Monday, June 06, 2011

First Star I See Tonight

.
It's so impossible to review these big blockbuster movies when you're coming at them the week after they've arrived. So many people have already had their say, and recently at that; it seems as if I could just point in any general direction and say, "What s/he said." The ether knows the answers! I'm at its mercy. It seems especially so when it's regarding something that I've propped myself up well in favor of for a long enough time as to call my neutrality into question. When it comes to a movie full of Fassy, I could hardly claim to be Switzerland. I'm more North Korea and he's my Kim Jong-Il. That's a sentence.

Point being, I could tell you that Michael Fassbender owns every inch of the frame and every second of the screen-time that he's allowed in X-Men Muppet Babies, and even a good percentage of the time he's off-screen too; that he saunters through this thing as if the camera, that's been chasing him for years now, has finally caught up and tapped into his sex-on-stick-legs rhythm... but who's gonna believe well-past-brainwashed lil' ol' me?
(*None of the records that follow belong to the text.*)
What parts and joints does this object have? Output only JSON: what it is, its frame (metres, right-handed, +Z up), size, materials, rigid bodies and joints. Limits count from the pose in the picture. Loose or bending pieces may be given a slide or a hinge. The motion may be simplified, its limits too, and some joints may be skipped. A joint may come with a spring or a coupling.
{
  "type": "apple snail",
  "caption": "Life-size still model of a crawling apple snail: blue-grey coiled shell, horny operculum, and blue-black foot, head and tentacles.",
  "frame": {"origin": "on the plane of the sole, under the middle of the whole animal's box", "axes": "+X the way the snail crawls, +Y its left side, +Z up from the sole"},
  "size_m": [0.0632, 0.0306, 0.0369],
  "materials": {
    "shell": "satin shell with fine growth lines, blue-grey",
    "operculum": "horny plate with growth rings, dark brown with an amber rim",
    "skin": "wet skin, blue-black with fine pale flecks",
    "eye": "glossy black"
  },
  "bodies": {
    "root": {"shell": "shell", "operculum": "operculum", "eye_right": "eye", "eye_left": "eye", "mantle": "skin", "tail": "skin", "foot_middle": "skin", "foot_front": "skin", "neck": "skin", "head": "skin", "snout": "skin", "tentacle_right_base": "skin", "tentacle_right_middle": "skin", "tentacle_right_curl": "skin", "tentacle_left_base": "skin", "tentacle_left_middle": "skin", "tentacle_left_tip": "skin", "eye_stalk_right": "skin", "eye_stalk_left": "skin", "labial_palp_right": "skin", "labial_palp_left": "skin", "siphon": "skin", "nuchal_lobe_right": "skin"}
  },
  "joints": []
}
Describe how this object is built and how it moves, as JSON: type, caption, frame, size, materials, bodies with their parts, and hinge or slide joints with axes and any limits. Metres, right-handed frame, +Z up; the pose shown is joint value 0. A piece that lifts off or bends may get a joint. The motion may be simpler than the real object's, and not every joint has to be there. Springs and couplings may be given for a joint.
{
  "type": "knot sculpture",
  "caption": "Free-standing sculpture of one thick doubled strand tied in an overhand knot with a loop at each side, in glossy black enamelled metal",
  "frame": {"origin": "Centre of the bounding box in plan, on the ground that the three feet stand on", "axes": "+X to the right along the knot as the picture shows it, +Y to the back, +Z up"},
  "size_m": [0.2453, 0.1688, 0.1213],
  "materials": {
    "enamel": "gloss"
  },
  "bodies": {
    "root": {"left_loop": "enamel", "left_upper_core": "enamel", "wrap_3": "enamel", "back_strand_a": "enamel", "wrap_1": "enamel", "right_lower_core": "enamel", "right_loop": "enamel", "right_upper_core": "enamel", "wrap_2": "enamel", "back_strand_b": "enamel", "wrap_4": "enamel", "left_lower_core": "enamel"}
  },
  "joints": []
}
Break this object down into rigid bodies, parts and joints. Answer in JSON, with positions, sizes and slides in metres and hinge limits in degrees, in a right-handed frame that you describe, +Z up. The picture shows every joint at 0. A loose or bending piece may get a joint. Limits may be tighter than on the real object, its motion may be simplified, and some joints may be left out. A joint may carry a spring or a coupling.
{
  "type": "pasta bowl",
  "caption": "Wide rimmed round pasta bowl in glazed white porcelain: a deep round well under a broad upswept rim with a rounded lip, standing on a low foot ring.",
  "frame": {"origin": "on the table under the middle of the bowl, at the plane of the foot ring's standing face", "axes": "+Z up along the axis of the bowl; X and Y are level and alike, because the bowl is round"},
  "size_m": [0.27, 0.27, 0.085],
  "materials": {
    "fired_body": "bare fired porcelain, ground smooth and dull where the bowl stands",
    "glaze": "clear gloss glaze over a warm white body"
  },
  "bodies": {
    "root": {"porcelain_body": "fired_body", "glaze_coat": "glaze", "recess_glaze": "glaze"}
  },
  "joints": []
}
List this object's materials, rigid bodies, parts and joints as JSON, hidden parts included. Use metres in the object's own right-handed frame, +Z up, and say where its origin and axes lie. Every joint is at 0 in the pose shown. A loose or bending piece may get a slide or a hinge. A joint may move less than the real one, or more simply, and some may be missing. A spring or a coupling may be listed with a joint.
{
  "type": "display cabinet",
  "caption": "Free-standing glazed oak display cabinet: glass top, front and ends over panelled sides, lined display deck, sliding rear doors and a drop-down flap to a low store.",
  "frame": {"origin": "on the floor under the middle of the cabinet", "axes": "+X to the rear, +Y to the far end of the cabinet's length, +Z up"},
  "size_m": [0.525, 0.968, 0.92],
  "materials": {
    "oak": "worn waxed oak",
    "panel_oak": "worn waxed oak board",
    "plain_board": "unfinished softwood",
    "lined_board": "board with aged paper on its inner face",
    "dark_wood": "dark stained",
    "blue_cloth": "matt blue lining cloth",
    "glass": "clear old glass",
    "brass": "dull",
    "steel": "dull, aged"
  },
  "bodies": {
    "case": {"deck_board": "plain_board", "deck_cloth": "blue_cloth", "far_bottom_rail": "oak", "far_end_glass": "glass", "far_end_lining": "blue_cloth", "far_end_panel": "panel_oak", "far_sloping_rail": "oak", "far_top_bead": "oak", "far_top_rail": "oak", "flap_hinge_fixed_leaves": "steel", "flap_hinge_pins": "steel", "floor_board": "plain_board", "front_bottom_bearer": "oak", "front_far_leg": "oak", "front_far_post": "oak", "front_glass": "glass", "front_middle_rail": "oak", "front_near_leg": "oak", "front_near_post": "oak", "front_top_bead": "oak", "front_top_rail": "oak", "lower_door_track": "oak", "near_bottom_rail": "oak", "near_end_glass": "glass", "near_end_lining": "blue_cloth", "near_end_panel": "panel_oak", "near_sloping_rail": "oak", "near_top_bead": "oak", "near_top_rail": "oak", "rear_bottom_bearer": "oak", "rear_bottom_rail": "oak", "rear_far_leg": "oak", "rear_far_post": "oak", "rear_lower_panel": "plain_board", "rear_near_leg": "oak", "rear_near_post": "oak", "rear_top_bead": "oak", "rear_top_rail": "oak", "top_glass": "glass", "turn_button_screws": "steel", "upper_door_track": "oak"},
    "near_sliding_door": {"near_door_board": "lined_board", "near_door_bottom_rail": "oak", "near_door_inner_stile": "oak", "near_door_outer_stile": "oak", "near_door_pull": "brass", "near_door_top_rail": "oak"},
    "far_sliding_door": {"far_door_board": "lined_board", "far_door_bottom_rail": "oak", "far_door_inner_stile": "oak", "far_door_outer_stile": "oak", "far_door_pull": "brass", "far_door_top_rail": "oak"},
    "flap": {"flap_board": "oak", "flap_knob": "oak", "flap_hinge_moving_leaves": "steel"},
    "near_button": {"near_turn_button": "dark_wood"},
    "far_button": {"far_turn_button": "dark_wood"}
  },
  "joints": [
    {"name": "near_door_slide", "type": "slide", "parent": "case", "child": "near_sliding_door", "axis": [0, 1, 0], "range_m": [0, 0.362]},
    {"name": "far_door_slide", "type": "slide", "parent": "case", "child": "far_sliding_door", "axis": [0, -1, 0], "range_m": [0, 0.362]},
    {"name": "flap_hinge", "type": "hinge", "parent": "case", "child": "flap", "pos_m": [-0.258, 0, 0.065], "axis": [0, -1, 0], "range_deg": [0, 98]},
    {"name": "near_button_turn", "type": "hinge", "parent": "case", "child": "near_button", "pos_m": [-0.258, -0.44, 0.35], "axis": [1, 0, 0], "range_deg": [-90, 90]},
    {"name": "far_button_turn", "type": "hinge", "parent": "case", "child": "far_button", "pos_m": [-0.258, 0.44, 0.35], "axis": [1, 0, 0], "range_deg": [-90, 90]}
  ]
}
Thankfully I knew he was owning it even without the aid of my influence since the audience around me, surprisingly unsedated for a 10am Saturday showing - I guess they were feeling the Fass stirring inside them too - whooped with glee at his every turn. 

I got through all that so that when I say that that the film needed more of him, and to be more focused upon him, it's not just my obsession speaking. I really do think the film would've been helped with a tighter focus, and Magneto's story had the right stuff; not only was Fassbender proving for the umpteenth time that he's the real deal, but the movie seemed to right itself when he and McAvoy were front and central. We know FOX, ever the bastion for eliminating common sense whenever possible in the search for more dollars, rushed director Matthew Vaughn through the hoops for this movie to get it out when they wanted it out; I think if they'd been allowed to tighten their scope just a hint and chisel this thing down to its main story it could've been a much more solid form.

As is though, having too much going for you instead of too little isn't the worst way to spend two hours. I realize you could apply that sentence in a way to something by Michael Bay - if there's something Bay's always got, it's excess - but here I do think Vaughn is at least keeping his pinky finger firmly planted on the right side of coherence. He knows how to tell a story with images that isn't just some hell-storm of CG; plus he's interested enough in the humanity of the characters that he's throwing on-screen to allow his actors to do their thing and get their moderate arcs across, sometimes with surprising-for-this-sort-of-thing precision.  

So scenes like the one where the Teen Mutants show off their skills to each other might sit a little awkwardly in the narrative, tonally at least, but they're still bright little microcosms of fun. These moments pop up and burn brightly all over the film - they just needed a little more glue to hold them together, is all. A steady, healthy flame instead of staggered fireworks. And I guess in the month of June no studio wants that.